◆ STATED PROBLEM: Output every line below exactly.
__________________________________________________
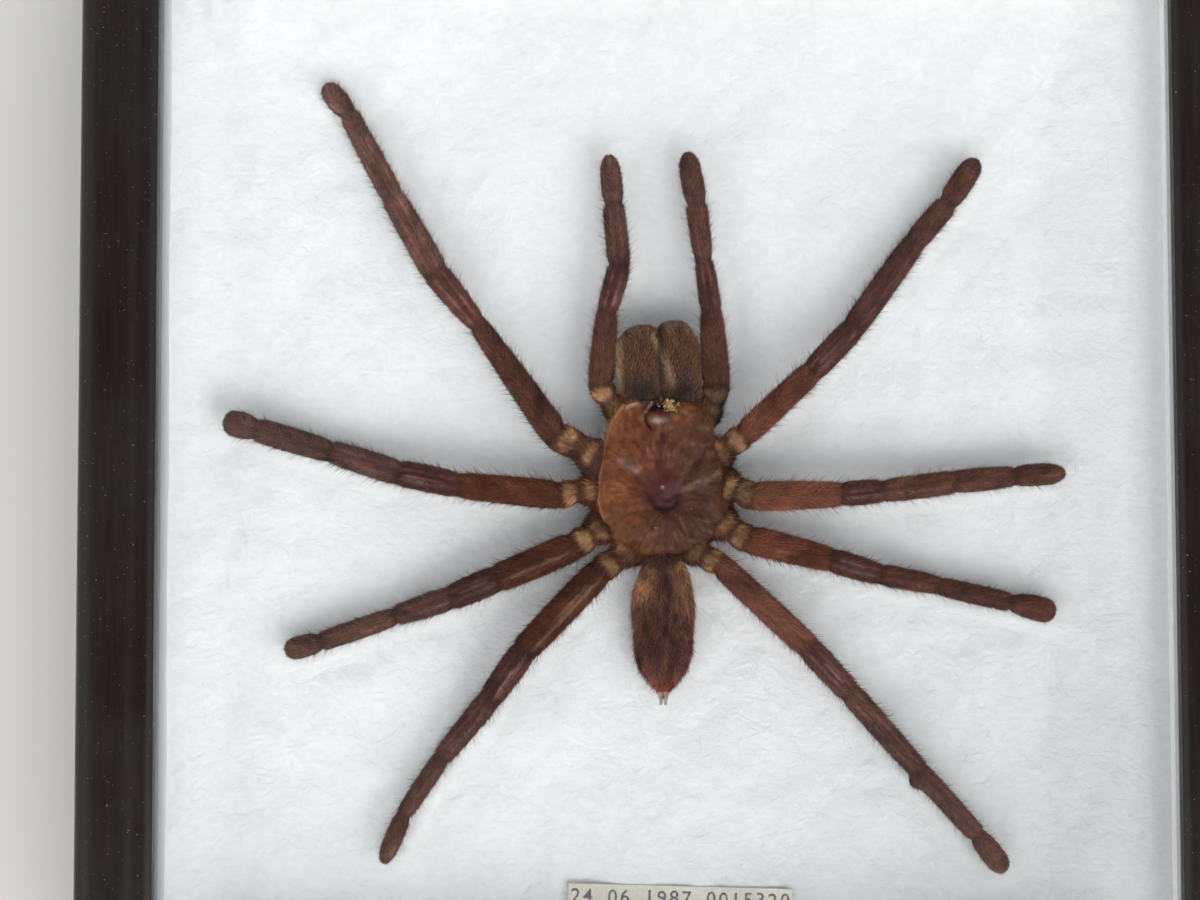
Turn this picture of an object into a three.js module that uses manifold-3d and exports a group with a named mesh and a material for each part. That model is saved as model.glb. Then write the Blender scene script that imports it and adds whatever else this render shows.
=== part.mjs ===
// Framed tarantula specimen: a dried spider on cotton wadding in a glazed box frame.
// Millimetres, +Z up. The frame lies on its back, glass upward, with the spider's head toward +Y.
// The origin is the middle of the rear face's square, on the surface that the frame rests on.
import * as THREE from 'three';
import { mergeVertices } from 'three/addons/utils/BufferGeometryUtils.js';
import Module from 'manifold-3d';

const wasm = await Module();
wasm.setup();

// ---------------------------------------------------------------- driving dimensions
const FRAME_SIDE = 200; // outside edge of the square frame
const FRAME_DEPTH = 30; // rear face to the crest of the moulding
const RAIL_WIDTH = 13.25; // moulding seen from the front
const RABBET_WIDTH = 4.5; // how far the lip reaches over the glass
const LIP_UNDERSIDE = 26.3; // height of the lip's lower face
const GLASS_THICKNESS = 2;
const BOARD_THICKNESS = 2.5;
const BOARD_RECESS = 3; // rear face of the board, above the rails' rear face
const GAP = 0.3; // clearance between neighbouring pieces

const HALF_SIDE = FRAME_SIDE / 2;
const HALF_OPENING = HALF_SIDE - RAIL_WIDTH;
const HALF_PACKAGE = HALF_OPENING + RABBET_WIDTH - GAP; // glass and board, inside the rabbet
const GLASS_BOTTOM = LIP_UNDERSIDE - GAP - GLASS_THICKNESS;
const BOARD_TOP = BOARD_RECESS + BOARD_THICKNESS;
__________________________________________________
◆ ANSWER TO THE PROBLEM:
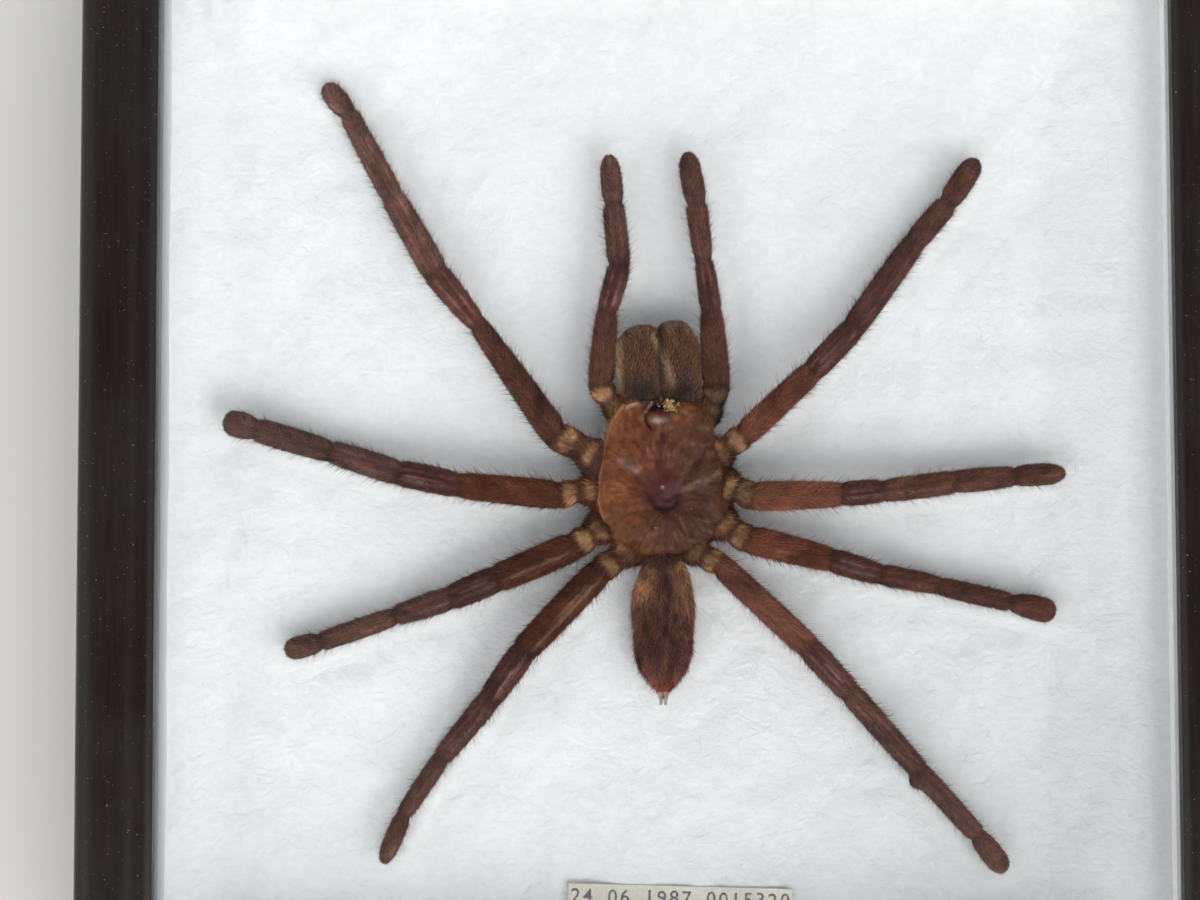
Turn this picture of an object into a three.js module that uses manifold-3d and exports a group with a named mesh and a material for each part. That model is saved as model.glb. Then write the Blender scene script that imports it and adds whatever else this render shows.
=== part.mjs ===
// Framed tarantula specimen: a dried spider on cotton wadding in a glazed box frame.
// Millimetres, +Z up. The frame lies on its back, glass upward, with the spider's head toward +Y.
// The origin is the middle of the rear face's square, on the surface that the frame rests on.
import * as THREE from 'three';
import { mergeVertices } from 'three/addons/utils/BufferGeometryUtils.js';
import Module from 'manifold-3d';

const wasm = await Module();
wasm.setup();

// ---------------------------------------------------------------- driving dimensions
const FRAME_SIDE = 200; // outside edge of the square frame
const FRAME_DEPTH = 30; // rear face to the crest of the moulding
const RAIL_WIDTH = 13.25; // moulding seen from the front
const RABBET_WIDTH = 4.5; // how far the lip reaches over the glass
const LIP_UNDERSIDE = 26.3; // height of the lip's lower face
const GLASS_THICKNESS = 2;
const BOARD_THICKNESS = 2.5;
const BOARD_RECESS = 3; // rear face of the board, above the rails' rear face
const GAP = 0.3; // clearance between neighbouring pieces

const HALF_SIDE = FRAME_SIDE / 2;
const HALF_OPENING = HALF_SIDE - RAIL_WIDTH;
const HALF_PACKAGE = HALF_OPENING + RABBET_WIDTH - GAP; // glass and board, inside the rabbet
const GLASS_BOTTOM = LIP_UNDERSIDE - GAP - GLASS_THICKNESS;
const BOARD_TOP = BOARD_RECESS + BOARD_THICKNESS;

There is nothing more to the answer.